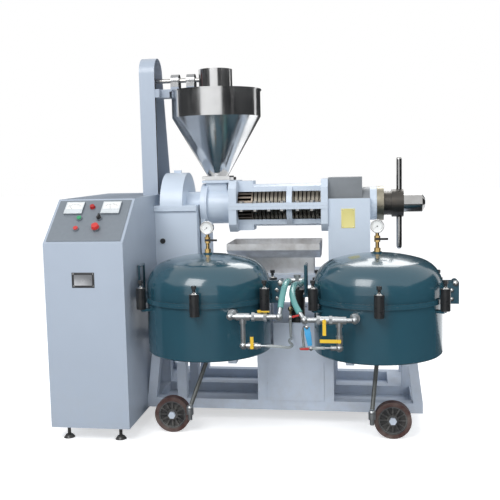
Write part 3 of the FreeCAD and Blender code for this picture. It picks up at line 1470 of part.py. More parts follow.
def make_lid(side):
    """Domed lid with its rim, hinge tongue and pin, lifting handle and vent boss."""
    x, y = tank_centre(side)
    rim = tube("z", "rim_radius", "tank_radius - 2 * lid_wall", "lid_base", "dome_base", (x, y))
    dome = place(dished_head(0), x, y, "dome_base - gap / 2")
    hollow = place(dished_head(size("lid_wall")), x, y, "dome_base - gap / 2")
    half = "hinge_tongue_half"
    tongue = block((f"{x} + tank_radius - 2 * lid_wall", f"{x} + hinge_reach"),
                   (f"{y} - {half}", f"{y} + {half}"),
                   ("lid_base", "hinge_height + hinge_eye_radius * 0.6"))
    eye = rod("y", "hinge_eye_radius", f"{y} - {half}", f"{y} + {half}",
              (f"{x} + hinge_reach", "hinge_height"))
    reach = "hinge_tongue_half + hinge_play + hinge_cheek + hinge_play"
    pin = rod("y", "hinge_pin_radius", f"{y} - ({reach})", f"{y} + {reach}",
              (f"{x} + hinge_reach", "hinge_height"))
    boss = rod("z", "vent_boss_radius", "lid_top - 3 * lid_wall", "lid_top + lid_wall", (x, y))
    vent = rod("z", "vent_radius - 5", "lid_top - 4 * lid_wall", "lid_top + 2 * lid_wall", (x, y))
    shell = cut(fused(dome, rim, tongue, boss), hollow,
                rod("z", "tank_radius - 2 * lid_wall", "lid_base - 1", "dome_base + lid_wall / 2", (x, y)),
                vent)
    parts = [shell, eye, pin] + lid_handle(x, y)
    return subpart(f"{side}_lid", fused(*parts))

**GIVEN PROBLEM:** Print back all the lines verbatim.

**RESPONSE TO THE TASK:**
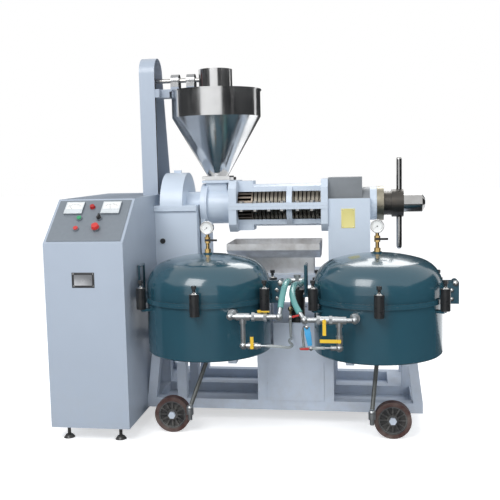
Write part 3 of the FreeCAD and Blender code for this picture. It picks up at line 1470 of part.py. More parts follow.
def make_lid(side):
    """Domed lid with its rim, hinge tongue and pin, lifting handle and vent boss."""
    x, y = tank_centre(side)
    rim = tube("z", "rim_radius", "tank_radius - 2 * lid_wall", "lid_base", "dome_base", (x, y))
    dome = place(dished_head(0), x, y, "dome_base - gap / 2")
    hollow = place(dished_head(size("lid_wall")), x, y, "dome_base - gap / 2")
    half = "hinge_tongue_half"
    tongue = block((f"{x} + tank_radius - 2 * lid_wall", f"{x} + hinge_reach"),
                   (f"{y} - {half}", f"{y} + {half}"),
                   ("lid_base", "hinge_height + hinge_eye_radius * 0.6"))
    eye = rod("y", "hinge_eye_radius", f"{y} - {half}", f"{y} + {half}",
              (f"{x} + hinge_reach", "hinge_height"))
    reach = "hinge_tongue_half + hinge_play + hinge_cheek + hinge_play"
    pin = rod("y", "hinge_pin_radius", f"{y} - ({reach})", f"{y} + {reach}",
              (f"{x} + hinge_reach", "hinge_height"))
    boss = rod("z", "vent_boss_radius", "lid_top - 3 * lid_wall", "lid_top + lid_wall", (x, y))
    vent = rod("z", "vent_radius - 5", "lid_top - 4 * lid_wall", "lid_top + 2 * lid_wall", (x, y))
    shell = cut(fused(dome, rim, tongue, boss), hollow,
                rod("z", "tank_radius - 2 * lid_wall", "lid_base - 1", "dome_base + lid_wall / 2", (x, y)),
                vent)
    parts = [shell, eye, pin] + lid_handle(x, y)
    return subpart(f"{side}_lid", fused(*parts))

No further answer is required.